I have just finished reading Bilingual is better, and I would like to share this review so that you can read it, too. You definitely should! The authors, Ana Flores and Roxana A. Soto are founders of Spanglish Baby, a great resource on raising multilingual children.
Since I am a great fan of this blog I was very happy to find out that these two inspiring ladies wrote a book. Ana also writes for Babble, a parenting website I enjoy reading, but for a long time I was missing such an important topic as bilingualism- even though Babble already offers great articles on racism, raising children with special needs, or raising children as a lesbian couple. This gap was filled when Ana started her blog Besos which is a part of Babble Voices. Thank you, Babble!
Coming back to the book, it was a joy to read, for so many reasons. First, it is well written- which basically confirms the point that multilinguals often have a better command and understanding of language than monolinguals. Then, it is a wonderful mixture of current research on bilingualism, articles from the Spanglish Baby blog and Ana’s and Roxana’s own experiences.
Thanks to this form, “Bilingual is better” is at the same time personal and well researched- a perfect combination because it offers real life experiences and has a solid scientific foundation at the same time. I liked reading about the history of bilingualism in the US, and the situation of Spanish speakers there. And, I can’t help but think that, even though multilingualism is generally encouraged in Europe, many people face the same challenges like being told that their language is unnecessary and speaking it is a drawback to successful integration- this is for example the case with Turkish in Germany or in the Netherlands.

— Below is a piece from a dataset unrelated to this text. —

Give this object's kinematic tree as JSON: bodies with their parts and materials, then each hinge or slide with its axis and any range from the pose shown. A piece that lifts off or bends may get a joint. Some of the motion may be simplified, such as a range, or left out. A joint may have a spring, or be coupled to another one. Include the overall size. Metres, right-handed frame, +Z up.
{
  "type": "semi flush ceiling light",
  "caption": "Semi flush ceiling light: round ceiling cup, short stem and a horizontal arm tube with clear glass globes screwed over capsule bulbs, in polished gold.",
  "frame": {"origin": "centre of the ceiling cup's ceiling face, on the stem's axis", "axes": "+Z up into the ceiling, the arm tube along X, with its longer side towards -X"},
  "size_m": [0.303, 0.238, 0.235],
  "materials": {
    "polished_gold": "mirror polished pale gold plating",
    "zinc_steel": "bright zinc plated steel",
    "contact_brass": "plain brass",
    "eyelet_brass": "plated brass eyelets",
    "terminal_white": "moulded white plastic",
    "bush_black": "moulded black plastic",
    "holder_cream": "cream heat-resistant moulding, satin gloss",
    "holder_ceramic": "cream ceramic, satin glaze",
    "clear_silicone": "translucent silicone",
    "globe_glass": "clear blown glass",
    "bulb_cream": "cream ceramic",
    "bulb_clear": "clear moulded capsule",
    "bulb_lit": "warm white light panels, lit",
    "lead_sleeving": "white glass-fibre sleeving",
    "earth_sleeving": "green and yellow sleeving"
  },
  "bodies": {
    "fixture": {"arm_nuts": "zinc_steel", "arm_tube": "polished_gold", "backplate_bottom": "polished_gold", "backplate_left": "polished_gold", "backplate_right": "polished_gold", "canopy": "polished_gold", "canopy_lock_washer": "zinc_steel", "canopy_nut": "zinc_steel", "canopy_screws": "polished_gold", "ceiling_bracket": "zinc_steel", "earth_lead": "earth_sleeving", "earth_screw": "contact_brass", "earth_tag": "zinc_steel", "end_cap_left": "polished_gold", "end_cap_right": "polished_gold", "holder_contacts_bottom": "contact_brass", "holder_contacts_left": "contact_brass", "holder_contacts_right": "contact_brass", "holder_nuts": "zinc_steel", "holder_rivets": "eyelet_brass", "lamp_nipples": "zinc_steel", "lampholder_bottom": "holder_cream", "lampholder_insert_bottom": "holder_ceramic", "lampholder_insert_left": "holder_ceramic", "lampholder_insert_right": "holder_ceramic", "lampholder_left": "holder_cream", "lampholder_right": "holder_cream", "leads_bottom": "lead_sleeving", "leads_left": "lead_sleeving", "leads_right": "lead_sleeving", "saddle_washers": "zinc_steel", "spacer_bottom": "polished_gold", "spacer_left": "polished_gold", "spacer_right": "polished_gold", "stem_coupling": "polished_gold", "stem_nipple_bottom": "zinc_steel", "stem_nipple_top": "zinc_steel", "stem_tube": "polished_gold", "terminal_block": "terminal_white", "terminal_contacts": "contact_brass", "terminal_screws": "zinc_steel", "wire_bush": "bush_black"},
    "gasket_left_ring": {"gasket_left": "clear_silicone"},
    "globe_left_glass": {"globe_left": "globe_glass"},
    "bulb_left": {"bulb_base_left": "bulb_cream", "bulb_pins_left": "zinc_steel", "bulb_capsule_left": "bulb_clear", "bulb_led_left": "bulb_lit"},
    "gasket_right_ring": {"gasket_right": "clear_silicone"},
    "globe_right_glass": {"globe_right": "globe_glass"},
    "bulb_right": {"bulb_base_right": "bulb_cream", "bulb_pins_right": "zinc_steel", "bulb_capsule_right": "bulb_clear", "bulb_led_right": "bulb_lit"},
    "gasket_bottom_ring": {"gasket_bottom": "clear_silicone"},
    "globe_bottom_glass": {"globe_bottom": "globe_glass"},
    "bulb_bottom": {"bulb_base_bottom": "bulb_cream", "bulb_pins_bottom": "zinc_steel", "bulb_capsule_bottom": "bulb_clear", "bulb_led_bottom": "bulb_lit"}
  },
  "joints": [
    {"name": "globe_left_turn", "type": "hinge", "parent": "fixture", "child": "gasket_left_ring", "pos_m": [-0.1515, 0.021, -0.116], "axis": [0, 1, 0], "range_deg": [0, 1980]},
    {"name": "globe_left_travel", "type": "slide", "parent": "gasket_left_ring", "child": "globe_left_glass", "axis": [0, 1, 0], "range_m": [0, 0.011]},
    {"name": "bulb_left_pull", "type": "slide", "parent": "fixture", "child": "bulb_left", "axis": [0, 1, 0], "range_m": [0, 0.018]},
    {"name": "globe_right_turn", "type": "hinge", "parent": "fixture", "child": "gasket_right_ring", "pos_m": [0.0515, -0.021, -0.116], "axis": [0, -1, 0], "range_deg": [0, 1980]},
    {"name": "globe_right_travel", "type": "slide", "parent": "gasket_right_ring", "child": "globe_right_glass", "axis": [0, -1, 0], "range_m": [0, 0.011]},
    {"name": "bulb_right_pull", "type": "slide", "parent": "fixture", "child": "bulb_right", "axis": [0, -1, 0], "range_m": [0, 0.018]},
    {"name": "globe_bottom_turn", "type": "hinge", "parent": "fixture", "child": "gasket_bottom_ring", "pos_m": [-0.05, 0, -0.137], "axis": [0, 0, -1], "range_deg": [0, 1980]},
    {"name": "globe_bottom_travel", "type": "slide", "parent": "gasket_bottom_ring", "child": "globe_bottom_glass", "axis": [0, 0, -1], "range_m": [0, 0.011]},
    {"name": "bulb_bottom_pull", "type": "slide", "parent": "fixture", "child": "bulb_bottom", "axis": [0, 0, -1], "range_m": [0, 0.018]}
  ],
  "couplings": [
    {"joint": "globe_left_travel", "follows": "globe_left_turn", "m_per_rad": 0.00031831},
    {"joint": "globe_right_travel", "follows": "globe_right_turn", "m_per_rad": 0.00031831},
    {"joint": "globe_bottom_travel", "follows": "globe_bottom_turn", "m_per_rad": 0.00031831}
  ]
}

The bilingual and multilingual schools presented in this book sound amazing and I hope more of such schools will be opened around the world. I wish I could send my children to one of them, but I hope that The European School of The Hague will encourage diversity and multilingualism even though the classes are in Dutch so that my children will be proud rather than ashamed of speaking three- and later more languages.
All in all, “Bilingual is Better” is a book I can whole-heartedly recommend to all interested in bilingualism and who- like me- love reading intercultural experiences of real moms. The only thing I didn’t necessarily agree with is that the authors argue for everybody speaking Spanish in the US. While Spanish is without doubts a very important language, I would prefer to see that everybody would be bilingual or even multilingual without making the distinction between useful and less useful languages. Instead, everybody should be offered to learn another language, based on their cultural background, interests and preferences, rather than usefulness.
Other than that, “Bilingual is better” is informative, personal and fascinating. It took me all of two days to read it because I just couldn’t put it down! Please, do the same if you get the chance. The book is available on Amazon. Also, take a moment to browse Spanglish Baby-for me it’s a great resource on all things bilingual- and fun at the same time!